What people are constantly trying to do is keep the asset running, so that there is no downtime, while making it produce as much as it should, and at the least possible cost. OEE is one of those index ratings that people try to chase all the time, and it’s one of the things that can be provided in EAM systems. That way, you know how to maintain the asset, when to take it down and when it to take it down, or what kind of preventative maintenance procedures to do.

In the asset management world, there’s several methodologies to doing preventative maintenance work. There’s a reactive method, meaning when the asset breaks, you fix it. You can continue to drive your car as much as you can, and when it blows up, you get another one. That’s reactive. Preventive is more proactive. Every six months, you do some type of action. Another is predictive, which is where you do analysis — take the oil out of the transmission and you look for metal filings. And if there’s a lot of metal filings in there, it means the gears are running together, which means the transmission stops going. You can actually predict when the asset is going to fail.

We take these methodologies and apply them to the manufacturing model in a variety of ways. OEE happens to be one. Another metric manufacturers chase after is the mean time between failures. They want to know how long it will take before that asset is going to fail. They’re trying to predict when that is going to fail, so they can take a preemptive measure. The worst thing that can happen in the process, especially a processing environment rather than discrete manufacturing, is when equipment fails. When it’s down, the whole production line needs to be shut down.

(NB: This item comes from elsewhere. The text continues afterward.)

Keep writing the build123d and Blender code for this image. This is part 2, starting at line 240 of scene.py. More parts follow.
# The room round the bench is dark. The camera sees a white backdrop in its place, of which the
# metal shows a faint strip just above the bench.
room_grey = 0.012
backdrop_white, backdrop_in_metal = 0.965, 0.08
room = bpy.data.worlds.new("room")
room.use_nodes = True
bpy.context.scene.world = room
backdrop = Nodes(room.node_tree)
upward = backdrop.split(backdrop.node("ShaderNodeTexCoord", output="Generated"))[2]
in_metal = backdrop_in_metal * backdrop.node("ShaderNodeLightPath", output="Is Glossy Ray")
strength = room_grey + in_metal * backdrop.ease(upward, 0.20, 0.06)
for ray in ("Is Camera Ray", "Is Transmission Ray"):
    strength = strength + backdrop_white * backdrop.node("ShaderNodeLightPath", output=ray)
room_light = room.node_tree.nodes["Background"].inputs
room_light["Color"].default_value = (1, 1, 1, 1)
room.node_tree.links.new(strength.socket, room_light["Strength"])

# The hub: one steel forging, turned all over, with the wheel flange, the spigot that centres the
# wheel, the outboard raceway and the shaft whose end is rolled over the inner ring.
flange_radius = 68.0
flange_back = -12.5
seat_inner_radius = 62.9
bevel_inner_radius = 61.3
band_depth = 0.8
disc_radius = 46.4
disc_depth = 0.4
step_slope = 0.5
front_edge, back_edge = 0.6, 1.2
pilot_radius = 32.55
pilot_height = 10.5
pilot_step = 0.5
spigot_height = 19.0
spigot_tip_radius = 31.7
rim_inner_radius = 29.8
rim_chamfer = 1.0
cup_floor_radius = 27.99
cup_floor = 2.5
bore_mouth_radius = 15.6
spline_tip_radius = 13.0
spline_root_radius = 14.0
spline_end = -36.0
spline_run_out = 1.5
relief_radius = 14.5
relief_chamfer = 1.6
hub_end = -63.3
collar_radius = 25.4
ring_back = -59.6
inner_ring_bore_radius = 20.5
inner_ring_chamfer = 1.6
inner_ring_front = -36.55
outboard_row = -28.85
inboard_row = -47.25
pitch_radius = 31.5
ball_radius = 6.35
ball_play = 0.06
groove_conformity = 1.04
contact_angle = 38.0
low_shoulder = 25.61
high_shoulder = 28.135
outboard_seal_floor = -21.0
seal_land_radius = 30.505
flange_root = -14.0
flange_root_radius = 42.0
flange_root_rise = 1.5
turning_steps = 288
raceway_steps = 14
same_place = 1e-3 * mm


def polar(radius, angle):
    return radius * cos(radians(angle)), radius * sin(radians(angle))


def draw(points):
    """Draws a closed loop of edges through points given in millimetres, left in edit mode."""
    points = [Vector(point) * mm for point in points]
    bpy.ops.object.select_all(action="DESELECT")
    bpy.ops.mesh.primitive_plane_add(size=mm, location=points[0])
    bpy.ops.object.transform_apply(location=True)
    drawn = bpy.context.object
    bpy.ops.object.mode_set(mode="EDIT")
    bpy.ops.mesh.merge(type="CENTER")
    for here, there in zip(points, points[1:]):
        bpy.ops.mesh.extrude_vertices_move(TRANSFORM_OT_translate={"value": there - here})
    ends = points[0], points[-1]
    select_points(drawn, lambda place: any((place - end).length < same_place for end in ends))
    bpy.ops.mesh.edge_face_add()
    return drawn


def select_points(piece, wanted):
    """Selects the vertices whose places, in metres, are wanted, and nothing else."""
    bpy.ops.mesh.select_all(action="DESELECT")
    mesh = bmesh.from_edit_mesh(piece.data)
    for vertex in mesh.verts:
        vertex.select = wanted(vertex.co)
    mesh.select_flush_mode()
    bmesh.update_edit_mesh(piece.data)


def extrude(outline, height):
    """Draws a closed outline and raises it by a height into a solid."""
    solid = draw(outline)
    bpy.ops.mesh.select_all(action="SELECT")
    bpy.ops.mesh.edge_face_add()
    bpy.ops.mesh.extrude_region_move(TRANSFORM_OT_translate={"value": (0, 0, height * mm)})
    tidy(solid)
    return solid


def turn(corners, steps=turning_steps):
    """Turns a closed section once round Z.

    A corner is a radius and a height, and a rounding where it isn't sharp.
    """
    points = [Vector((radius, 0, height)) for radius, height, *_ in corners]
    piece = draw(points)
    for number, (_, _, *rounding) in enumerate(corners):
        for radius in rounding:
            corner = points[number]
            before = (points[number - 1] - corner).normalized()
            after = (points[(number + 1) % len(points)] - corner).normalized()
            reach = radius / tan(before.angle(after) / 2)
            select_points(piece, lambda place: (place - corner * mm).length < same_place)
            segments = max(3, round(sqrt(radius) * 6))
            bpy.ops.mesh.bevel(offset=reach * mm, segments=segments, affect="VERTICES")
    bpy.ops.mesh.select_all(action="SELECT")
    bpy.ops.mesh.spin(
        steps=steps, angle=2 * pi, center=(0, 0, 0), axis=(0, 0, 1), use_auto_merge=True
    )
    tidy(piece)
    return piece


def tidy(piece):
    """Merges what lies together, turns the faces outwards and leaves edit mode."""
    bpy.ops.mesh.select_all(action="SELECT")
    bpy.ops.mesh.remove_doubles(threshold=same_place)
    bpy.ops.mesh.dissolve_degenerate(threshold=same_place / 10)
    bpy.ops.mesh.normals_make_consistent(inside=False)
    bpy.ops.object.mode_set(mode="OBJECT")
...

There’s other types of initiatives that are based on quality, such as reliability through maintenance, Six Sigma, Lean or Total Productive Maintenance. There’s a ton of different initiatives. These are modules that we put into our product where we can ultimately get to the point where either we have connections to the actual pieces of equipment to tell if it’s going to break, or to predict when something is going to happen.

Manufacturing.net: What kinds of successes have your customers had by implementing EAM? What about ROI in various mobile offerings?

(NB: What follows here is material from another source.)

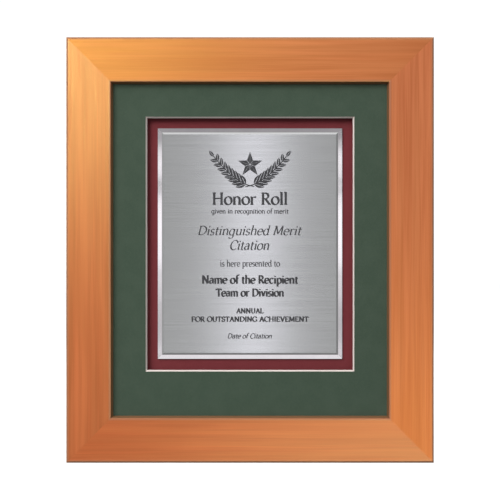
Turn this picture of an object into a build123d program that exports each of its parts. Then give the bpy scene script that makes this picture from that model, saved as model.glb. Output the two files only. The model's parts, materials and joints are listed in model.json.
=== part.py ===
"""A framed award plaque: a flat mitred wooden frame around two mats and a bevelled metal plate.

The front faces -Y, +X is the viewer's right and +Z is up. The origin is the centre of the frame
on the wall plane, where the four rubber bumpers touch the wall. All sizes are in millimetres.
"""

import os
from math import asin, cos, degrees, radians, sin

from build123d import *

INCH = 25.4

# the metal plates
BACKER_W, BACKER_H = 8 * INCH, 10 * INCH  # the polished plate behind the engraved one
BACKER_EDGE, BACKER_T = 0.8, 2.0  # its thickness at the edge and under the engraved plate
RIM_W = 4.6  # the sloped rim that stays in view
ENGRAVED_T = 1.5
ENGRAVED_BEVEL_W, ENGRAVED_BEVEL_D = 2.1, 1.0
PLATE_UP = 7.0  # the plates sit this far above the frame's centre

# the mats and boards
SIGHT_W, SIGHT_H = 12 * INCH, 14.5 * INCH  # the opening that the frame leaves at its face
WINDOW_W, WINDOW_H = 229.2, 280.0  # the mat's window at its coloured face
WINDOW_UP = 6.5  # the window sits this far above the frame's centre, with a deeper border below
TOP_MAT_T, INNER_MAT_T, FILLER_T, BACKING_T = 1.6, 1.5, 3.2, 2.7
SPACER_T, SPACER_W = 6.4, 32.0
BOARD_PLAY = 0.5  # all round, between the boards and the rabbet

# the wooden rails
RAIL_W = 49.2
LIP_D, LIP_SLOPE = 6.6, 2.0  # the lip in front of the mat, and how far its wall slopes in
RABBET_W = INCH / 4
RABBET_D = TOP_MAT_T + SPACER_T + INNER_MAT_T + FILLER_T + BACKING_T
OUTER_EASE, SIGHT_EASE, BACK_EASE = 2.4, 1.8, 0.6  # radii that soften the rails' long edges

# the adhesive strips
PLATE_TAPE_W, PLATE_TAPE_H, PLATE_TAPE_T = 25.0, 220.0, 0.3
BACKER_TAPE_W, BACKER_TAPE_H, BACKER_TAPE_T = 25.0, 226.0, 0.8
PLATE_TAPE_PITCH, BACKER_TAPE_PITCH = 60.0, 54.0

# the corner fasteners
V_NAIL_T, V_NAIL_WING, V_NAIL_H = 0.6, 5.0, 10.0
V_NAIL_INSETS = (10.0, 33.0)  # of each V's point, from both outer edges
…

Kevin Price: For mobile, the rule of thumb is that I should be able to give maintenance technicians back 45 minutes of bench time a day, at a minimum. When you have a mobile solution in your hand, you should be able to book your material to that work order as you do the job. You shouldn’t have to write down on a piece of paper, take it back to the maintenance room, open up the computer, type it all in, or give it to a clerk who may or may not get it in on time. If I can give you a tool where you’re booking your time, and booking your materials, you’re putting your notes in or taking pictures as you’re doing your job, I’m making you more productive. I’m giving you back time. You take that 45 minutes, round that to an hour, and the number starts to add up. That’s an example of our ROI model.

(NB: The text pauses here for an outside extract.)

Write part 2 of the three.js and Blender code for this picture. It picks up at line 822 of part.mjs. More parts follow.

If you look at asset management, in and of itself, you can look at the inventory problem. There’s shrinkage that goes on in inventory — so, how do you control that better? There’s stock-out that are related to inventory — how do you make it more available? If you go back to the downtime dilemma, the No. 1 thing you can always go to is the downtime event related to improper maintenance or unavailable maintenance. There’s ROI there. There’s a lot of points of ROI around asset management systems, because it’s so easily identifiable in manufacturing.

The worst — and most costly — thing we can do in most scenarios, is react to a catastrophic event. If we can do something proactively, we can save money.